I first heard this question in a Friday morning session titled "Food and Its Functions in the History of Christianity." Now, for those of you who have never attended an academic conference, a session usually consists of two to four papers, which presenters read from prepared manuscripts. (I used to find this extremely boring, but after hearing a couple of presenters improvise on sketchier scripts, I now appreciate pre-written polish.) Each paper takes about 20-30 minutes, and ideally they all relate to each other in some useful way. After they have all been read, a scholar who has read the papers ahead of time gives brief comments, to which the presenters usually have a few minutes to respond. If time remains, audience members raise more questions.
Most sessions focus on one era, or even one person, but the food session followed debates about eating among the desert fathers, scholastic theologians, early Methodists, and modern mainline Protestants. In the question period after this dizzying 1,750-year sweep, Brooks Holifield, the society's incoming president, asked what continuities-if any-could be identified regarding Christian views on food. Can scholars ask or answer any of the same culinary questions when studying the ancient church, the twentieth century, and everything in between? Does the desert fathers' renunciation of meat have anything to do with World Vision's 30-Hour Famine program? Holifield didn't really get an answer.
Issues of continuity and discontinuity came up again in the Friday evening panel session called "Writing the History of Christianity in the New Millennium." The panelists are all working on different volumes of an overview project, and instead of presenting papers on their research so far, they shared thoughts on their approaches to their respective eras.

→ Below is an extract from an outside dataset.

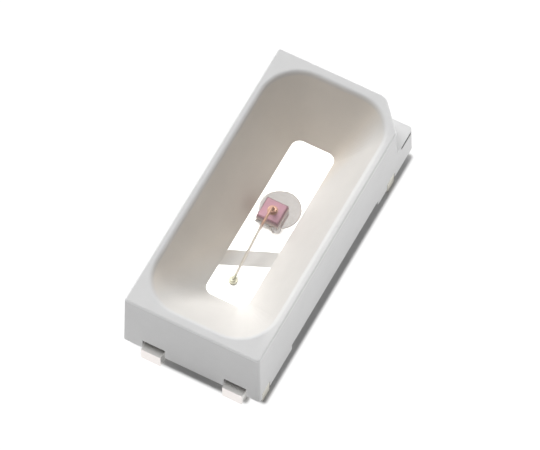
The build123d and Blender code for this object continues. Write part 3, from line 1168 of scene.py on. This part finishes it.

The two early church specialists spoke of increased reliance on non-textual and non-theological sources to recreate a picture of the past, use of methods and theories from other disciplines (art history, social sciences), and the importance of explaining that Christianity was never unified or uniform, even in its earliest years. The medievalist stressed the otherness of the past-a "foreign country" in which now-familiar terms meant very different things, people did not write in the modern English of our translations, and most Christians knew almost nothing of life or religion outside their local spheres. The Reformation scholar introduced the impact of French theorists Jacques Derrida and Michel Foucault on his discipline and argued that new contextualizations of the Reformation threaten to obscure the contributions of Martin Luther and John Calvin. The modernist addressed shifts in Christianity (and the way its history is written) related to socialism, feminism, Vatican II, and the fact that Christianity is rapidly becoming a religion of the two-thirds world.
From the audience, Holifield again raised the question of continuity. Several others picked up the theme as well. If the study of church history is really an investigation of multiple "Christianities," a term used by more than one of the panelists, how do we know if we're discussing the same subject? What makes a person or a church "Christian"? One audience member went so far as to ask if Christian history should, maybe, consistently reference Jesus Christ, a suggestion that went absolutely nowhere. In fact, the whole line of questioning merely elicited fuzziness and a bit of annoyance from the panel.